"First in war, first in peace, and first
in the hearts of his countrymen."
- Henry "Light Horse" Lee
|Mt. Vernon after hours|
The above quote comes from the eulogy of George Washington, and pretty much sums up what the average American knows about Washington. We are taught from an early age that he was a strong leader during the Revolutionary War, the first President, and the Father of our Country. However, the man behind the legend is much, much more.
While at VSTE15, I saw a tweet from @GWBooks in my #vachat Tweetdeck column about "A Residential Weekend with George Washington" at Mt. Vernon. I clicked on it to find that there was an opportunity for Virginia educators to spend a weekend on the grounds of Mt. Vernon, delving deeper into the role of Washington during the Revolution era. I applied, was accepted into the Teacher Institute, and made my way there last weekend.
|Our political cartoon|
In a word - Incredible. I learned so much from this experience. My brain is still trying to process all of the information I took in. For example, Washington's motives and views on the Revolution surprised me, and I gained a larger insight into his stance on slavery. I actually took notes by hand, which will come as a surprise to anyone who knows me due to my love of technology and atrocious handwriting, but I found it to help me in retaining the information. The scholars they brought in were amazing, as were the educational staff. Each of them had a great balance of knowledge and personality. The other educators joining me were incredibly insightful and a pleasure to be around.
I learned so much more than just content about Washington. A major facet of the program was learning how to effectively use primary sources in teaching. I have attended professional development sessions about using primary sources before and studied it extensively during my graduate program, but something just clicked during this experience. Specifically, I liked that you do not need to use the entire primary source, how readily accessible most transcriptions are, and you can use primary sources to have students create their own, as we did in the pictured political cartoon. I am going to be using primary sources to teach most of my upcoming Civil War unit, drawing on lessons and instructional tips I learned here.
|Sunrise on the Potomac|
Beyond the learning, the experience was truly one of a kind. We had total access to the grounds of the estate the entire time and were given an exclusive tour of the mansion. How many people can say they watched the sunrise from Washington's porch, gazed at the moonlit profile of Mt. Vernon from the back lawn, or enjoyed the sunset from the cupola of the home? I will literally never get to do that again (unless I am accepted for another program there, which I hope to do). This experience will definitely spoil me for when I go to another estate. Luckily, there are more Teacher Institutes in other locations and I have already begun working on the application for one at Monticello.
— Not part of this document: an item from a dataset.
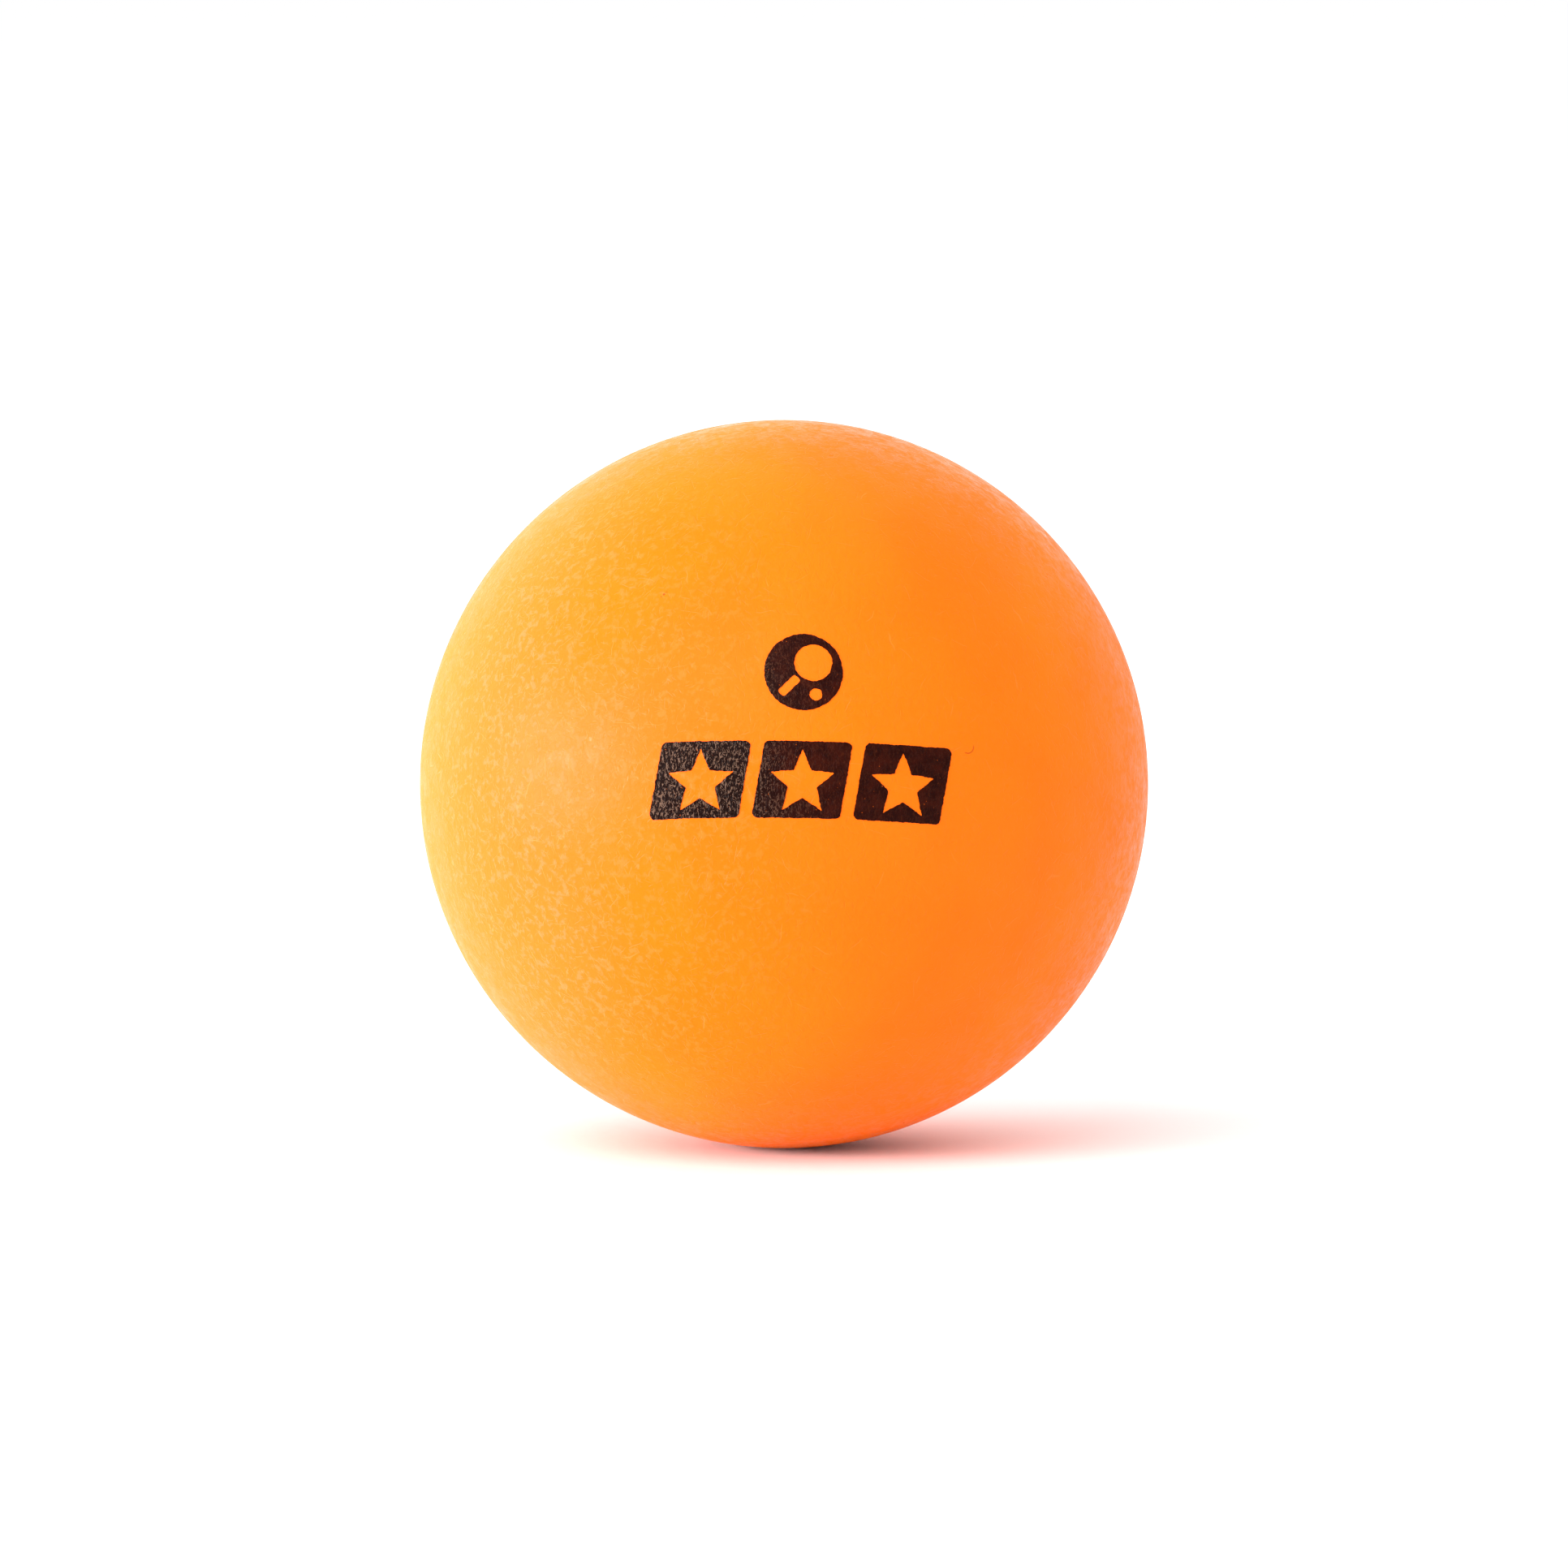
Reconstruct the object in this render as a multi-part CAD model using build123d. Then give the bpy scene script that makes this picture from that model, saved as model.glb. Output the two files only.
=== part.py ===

When I returned from the trip, I developed a challenge for my students on Google Classroom. It contained various tidbits of information I had learned, which would involve their research skills, analysis of primary sources, and family involvement. About half of my class chose work on the challenge on MLK Day, all working to earn a chance to view the sunrise through Google Cardboard. The parents and students alike enjoyed the challenge, which you can view here.
|Sunset from the top|
This post did not do the entire weekend justice. It was an adventure like no other. My knowledge of George Washington and my ability to use primary sources were definitely impacted through this experience. I recommend visiting the Mt. Vernon website and checking when they are offering one for your state, or other historical homes in your area to see if they have anything similar. You'll learn a lot and develop memories that will last a lifetime.